WORK INSTRUCTIONS: Your task is to give the data again, exactly, with every line intact.

DATA SHOWN:
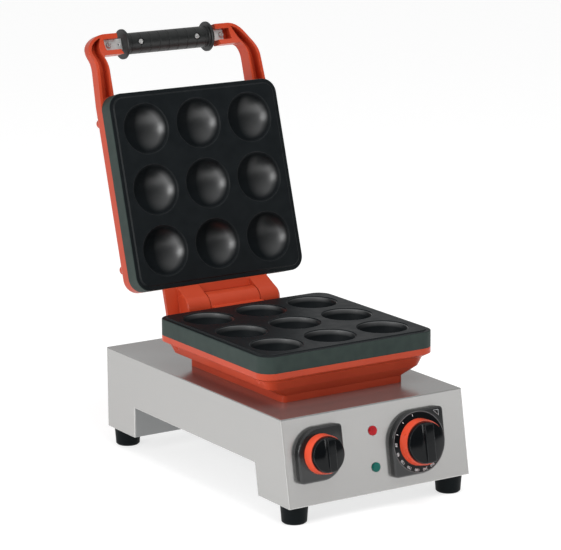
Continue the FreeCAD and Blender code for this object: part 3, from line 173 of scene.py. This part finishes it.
chassis_low, chassis_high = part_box("chassis_shell")
plate_low, plate_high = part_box("lower_plate")
bezel_low, bezel_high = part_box("bezel_right")
dial_low, dial_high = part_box("dial_disc")
HINGE_AT = Vector(joint("lid_hinge")["pos_m"])
OPEN = math.radians(joint("lid_hinge")["range_deg"][1])
DIAL_AT = Vector(joint("thermostat_turn")["pos_m"])
PANEL_OUT = -Vector(joint("thermostat_turn")["axis"])
PANEL_UP = PANEL_OUT.cross(Vector((1, 0, 0)))
PLATE_HALF_X = (plate_high.x - plate_low.x) / 2
PLATE_HALF_Y = (plate_high.y - plate_low.y) / 2
PLATE_MID_Y = (plate_low.y + plate_high.y) / 2
BEZEL_HALF = (bezel_high.x - bezel_low.x) / 2
DIAL_R = (dial_high.x - dial_low.x) / 2


def cavity_pitch():
    """Distance between neighbouring cavities along x and y, from their openings in the record."""
    boxes = {o["name"]: o["box_m"] for o in frame["record"]["physics"]["openings"]}
    here = boxes["lower_cavity_middle_centre"][0]
    side = boxes["lower_cavity_middle_right"][0]
    back = boxes["lower_cavity_rear_centre"][0]
    return side[0] - here[0], back[1] - here[1]


PITCH_X, PITCH_Y = cavity_pitch()


# Shader helpers.

def new_material(name):
    """An empty material with its shader: (material, node tree, shader)."""
    material = bpy.data.materials.new(name)
    material.use_nodes = True
    tree = material.node_tree
    tree.nodes.clear()
    shader = tree.nodes.new("ShaderNodeBsdfPrincipled")
    output = tree.nodes.new("ShaderNodeOutputMaterial")
    tree.links.new(shader.outputs["BSDF"], output.inputs["Surface"])
    return material, tree, shader


def set_shader(shader, **values):
    """Sets what is the same all over the surface."""
    names = {
        "metallic": "Metallic",
        "roughness": "Roughness",
        "specular": "Specular IOR Level",
        "coat": "Coat Weight",
        "coat_roughness": "Coat Roughness",
        "coat_ior": "Coat IOR",
    }
    for key, value in values.items():
        shader.inputs[names[key]].default_value = value


def give(tree, value, socket):
    """Links the socket to another, or sets it to a plain value."""
    if isinstance(value, bpy.types.NodeSocket):
        tree.links.new(value, socket)
    else:
        socket.default_value = value


def maths(tree, operation, a, b=None):
    node = tree.nodes.new("ShaderNodeMath")
    node.operation = operation
    give(tree, a, node.inputs[0])
    if b is not None:
        give(tree, b, node.inputs[1])
    return node.outputs[0]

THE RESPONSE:
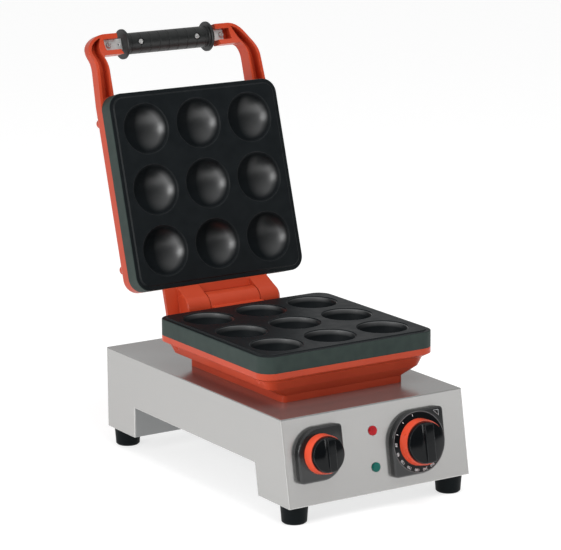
Continue the FreeCAD and Blender code for this object: part 3, from line 173 of scene.py. This part finishes it.
chassis_low, chassis_high = part_box("chassis_shell")
plate_low, plate_high = part_box("lower_plate")
bezel_low, bezel_high = part_box("bezel_right")
dial_low, dial_high = part_box("dial_disc")
HINGE_AT = Vector(joint("lid_hinge")["pos_m"])
OPEN = math.radians(joint("lid_hinge")["range_deg"][1])
DIAL_AT = Vector(joint("thermostat_turn")["pos_m"])
PANEL_OUT = -Vector(joint("thermostat_turn")["axis"])
PANEL_UP = PANEL_OUT.cross(Vector((1, 0, 0)))
PLATE_HALF_X = (plate_high.x - plate_low.x) / 2
PLATE_HALF_Y = (plate_high.y - plate_low.y) / 2
PLATE_MID_Y = (plate_low.y + plate_high.y) / 2
BEZEL_HALF = (bezel_high.x - bezel_low.x) / 2
DIAL_R = (dial_high.x - dial_low.x) / 2


def cavity_pitch():
    """Distance between neighbouring cavities along x and y, from their openings in the record."""
    boxes = {o["name"]: o["box_m"] for o in frame["record"]["physics"]["openings"]}
    here = boxes["lower_cavity_middle_centre"][0]
    side = boxes["lower_cavity_middle_right"][0]
    back = boxes["lower_cavity_rear_centre"][0]
    return side[0] - here[0], back[1] - here[1]


PITCH_X, PITCH_Y = cavity_pitch()


# Shader helpers.

def new_material(name):
    """An empty material with its shader: (material, node tree, shader)."""
    material = bpy.data.materials.new(name)
    material.use_nodes = True
    tree = material.node_tree
    tree.nodes.clear()
    shader = tree.nodes.new("ShaderNodeBsdfPrincipled")
    output = tree.nodes.new("ShaderNodeOutputMaterial")
    tree.links.new(shader.outputs["BSDF"], output.inputs["Surface"])
    return material, tree, shader


def set_shader(shader, **values):
    """Sets what is the same all over the surface."""
    names = {
        "metallic": "Metallic",
        "roughness": "Roughness",
        "specular": "Specular IOR Level",
        "coat": "Coat Weight",
        "coat_roughness": "Coat Roughness",
        "coat_ior": "Coat IOR",
    }
    for key, value in values.items():
        shader.inputs[names[key]].default_value = value


def give(tree, value, socket):
    """Links the socket to another, or sets it to a plain value."""
    if isinstance(value, bpy.types.NodeSocket):
        tree.links.new(value, socket)
    else:
        socket.default_value = value


def maths(tree, operation, a, b=None):
    node = tree.nodes.new("ShaderNodeMath")
    node.operation = operation
    give(tree, a, node.inputs[0])
    if b is not None:
        give(tree, b, node.inputs[1])
    return node.outputs[0]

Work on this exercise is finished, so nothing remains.